The official edition of Heidegger's works (Gesamtausgabe), started in 1975, is slowly drawing to an end. It is projected to cover 102 volumes, of which ninety-five have been published. The edition is divided up into four parts. The first contains almost all works published during Heidegger's lifetime, for example, books such as Being and Time and Off the Beaten Track. The second, and largest, part consists of the lectures he gave during his academic career (1919–44). The third part contains unpublished treatises, including the famous Contributions to Philosophy, public lectures, and drafts. The fourth part is made up of comments on his own works, fragments, letters and, last but not least, the infamous Black Notebooks. There are five volumes of these notebooks, comprising over 2200 pages, the most recently published one being Anmerkungen I-V (Remarks I-V). The first three volumes, spanning the years 1931 through 1941, have been translated into English as Ponderings II-VI, VII-XI, XII-XV. [End Page 385]

Although the publication of the notebooks belongs to the final stage of the edition of Heidegger's works, with only seven more volumes remaining to appear, they don't contain texts that have been added to the Gesamtausgabe merely for the sake of bibliographic completion. In fact, it is not unlikely that they will come to be treated as a major segment of Heidegger's works, to be studied in its own right, much like, say, his early lectures. They have already generated considerable debate and have led, at least in France and the U.S., to a renewed interest in Heidegger. A significant part of this debate was dedicated to the scandalous remarks he made against the Jews in the notebooks, proving, if that still required proof, his antisemitic stance, which he retained even after his disillusionment with the Nazi regime. For example, in the 1938–41 notebooks he speaks about "the tenacious skilfulness in calculating, hustling, and intermingling through which the worldlessness of Jewry is grounded," blaming "world Jewry" for the groundlessness of modernity.

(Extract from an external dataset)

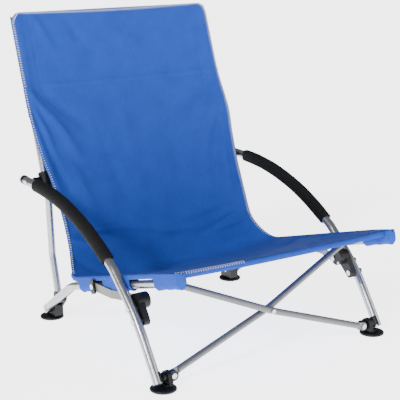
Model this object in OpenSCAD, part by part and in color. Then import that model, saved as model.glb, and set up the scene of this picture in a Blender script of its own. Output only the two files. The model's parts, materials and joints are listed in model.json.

Such themes are continued in Anmerkungen I-V, which contain notes taken during the later part of the Second World War and the early post-war period (1942–48), with most notes occurring in 1946 through 1948. For example, Heidegger writes around 1942 that during the Christian age (which he equates with metaphysics) Judaism was "the principle of destruction," of the destruction of the completion of metaphysics to be precise, of Marx versus Hegel. He adds: "When the essential 'Jewishness,' in the metaphysical sense, fights against Jewishness, we reach the climax of self-destruction in history." It is difficult not to be appalled by such lines, rare as they are, if we call to mind what was happening to the Jews in 1942 in Europe. Heidegger also discusses, critically, National Socialism, and he speaks of "Hitler's criminal madness." However, by distinguishing Nazism sharply from the German people, and viewing the latter as mere victims of the Nazis (and then of the Allies), he consistently eschews the issue of German guilt, like so many in his generation. A good antidote to Heidegger's attempts at collective exculpation are the diaries of writers such as Victor Klemperer and Denis de Rougemont, testifying to the fanaticism of so many ordinary Germans in the 1930s.

Anmerkungen I-V addresses many other topics of historical-political interest, including Christianity, modernity, liberalism, communism, technology, globalization, secularization, journalism, and higher education. All of these are rejected as phenomena of the current "darkness of the world" (Weltnacht), in which "Being" (or Beyng or Beyng) has been forgotten. Earth itself is now a "straying star." However, for Heidegger, unlike for genuine pessimists such as Emile Cioran, there is hope for mankind. We need to become the "shepherds" or "ploughmen" of Being. Heidegger is dismissive of the decadent present but reverential of the healing character and luminousness of Being, whose solitary prophet Heidegger paints himself as. But...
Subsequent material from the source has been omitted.